- [TASK GOAL]
The required output consists solely of the lines from the one containing "obj.data.transform(world)" down to the one containing "for member in", both included, each quoted exactly.

- [DATA EXTRACT]
* * * *

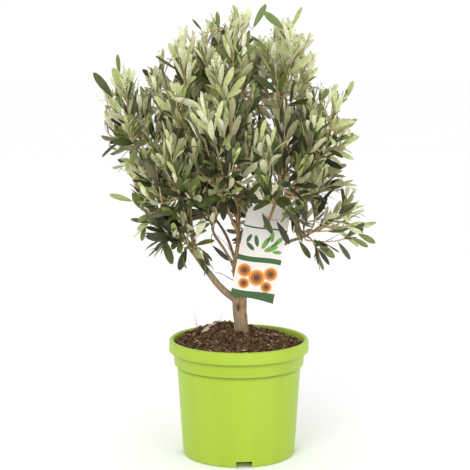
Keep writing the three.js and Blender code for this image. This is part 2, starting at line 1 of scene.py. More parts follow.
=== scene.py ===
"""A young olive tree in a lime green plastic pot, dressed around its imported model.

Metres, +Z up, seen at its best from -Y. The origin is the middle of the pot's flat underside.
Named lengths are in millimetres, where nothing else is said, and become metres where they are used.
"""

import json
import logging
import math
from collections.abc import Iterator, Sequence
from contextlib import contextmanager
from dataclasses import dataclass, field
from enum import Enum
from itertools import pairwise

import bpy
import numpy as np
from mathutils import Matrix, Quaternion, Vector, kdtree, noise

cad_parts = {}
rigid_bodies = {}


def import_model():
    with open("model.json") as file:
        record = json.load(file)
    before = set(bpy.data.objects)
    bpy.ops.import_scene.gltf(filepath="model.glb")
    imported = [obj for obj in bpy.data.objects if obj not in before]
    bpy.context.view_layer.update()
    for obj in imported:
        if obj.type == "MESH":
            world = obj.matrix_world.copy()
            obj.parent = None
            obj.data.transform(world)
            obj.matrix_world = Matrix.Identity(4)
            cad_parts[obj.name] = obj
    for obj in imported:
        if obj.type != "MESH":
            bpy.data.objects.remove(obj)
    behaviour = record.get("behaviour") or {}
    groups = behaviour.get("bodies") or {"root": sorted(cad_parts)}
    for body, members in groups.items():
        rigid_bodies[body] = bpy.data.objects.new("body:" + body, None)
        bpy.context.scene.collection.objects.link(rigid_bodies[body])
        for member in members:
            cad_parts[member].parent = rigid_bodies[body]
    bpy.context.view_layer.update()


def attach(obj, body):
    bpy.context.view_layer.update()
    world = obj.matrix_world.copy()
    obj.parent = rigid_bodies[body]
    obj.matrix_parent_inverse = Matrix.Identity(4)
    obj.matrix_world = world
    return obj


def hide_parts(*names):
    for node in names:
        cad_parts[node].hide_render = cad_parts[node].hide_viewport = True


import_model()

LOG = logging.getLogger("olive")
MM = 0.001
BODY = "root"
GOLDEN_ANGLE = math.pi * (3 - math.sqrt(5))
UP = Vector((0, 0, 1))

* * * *

- [THE RESULT]
            obj.data.transform(world)
            obj.matrix_world = Matrix.Identity(4)
            cad_parts[obj.name] = obj
    for obj in imported:
        if obj.type != "MESH":
            bpy.data.objects.remove(obj)
    behaviour = record.get("behaviour") or {}
    groups = behaviour.get("bodies") or {"root": sorted(cad_parts)}
    for body, members in groups.items():
        rigid_bodies[body] = bpy.data.objects.new("body:" + body, None)
        bpy.context.scene.collection.objects.link(rigid_bodies[body])
        for member in members:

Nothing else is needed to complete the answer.